Прошло почти десять лет. И я не забрала своего ребенка из системы специального образования и не собираюсь его оттуда забирать. Как раз наоборот: в прошлом году мы перевели Яшку из специального класса для детей с аутизмом в обыкновенной школе в специальную школу. Я считаю, что спецобразование – это лучшее, что могло случиться с моим сыном. Это комфортная и заботливая среда, которая действительно помогает ему развиваться и двигаться вперед.
Задача первого уровня: понять. Специальный сад для детей с аутизмом
В три с половиной года Яшка пошел в специализированный сад для детей с аутизмом. В саду он находился с восьми утра и до половины пятого вечера. В группе у Яши было восемь детей, три воспитательницы, четыре помощника воспитателя, два логопеда, специалист по поведенческой терапии, психолог, специалист по трудотерапии и мелкой моторике, специалист по арт-терапии и нянечка. Про нянечку хочу сказать отдельно. Это была девочка восемнадцати лет, которая выбрала альтернативную службу в армии и ее направили к нам в сад. Она умела играть на гитаре. Поэтому каждый день она играла нашим детям на гитаре и пела.

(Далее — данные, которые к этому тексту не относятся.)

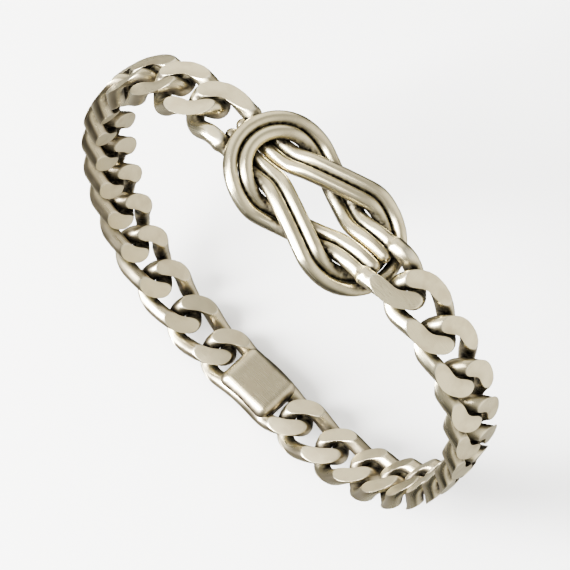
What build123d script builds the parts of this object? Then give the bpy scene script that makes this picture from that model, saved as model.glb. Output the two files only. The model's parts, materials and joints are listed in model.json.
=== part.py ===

Постоянно с детьми находились от четырех до шести взрослых. Занятия были как индивидуальные, так и в группах. Дети были разного уровня, но в основном высокой функциональности. Все они, кроме Яшки и еще одного мальчика, прекрасно разговаривали. По идее, для моего ребенка были созданы все условия, чтобы он немедленно начал прогрессировать и сбросил с себя этот аутизм. Это то, чего я от него ждала.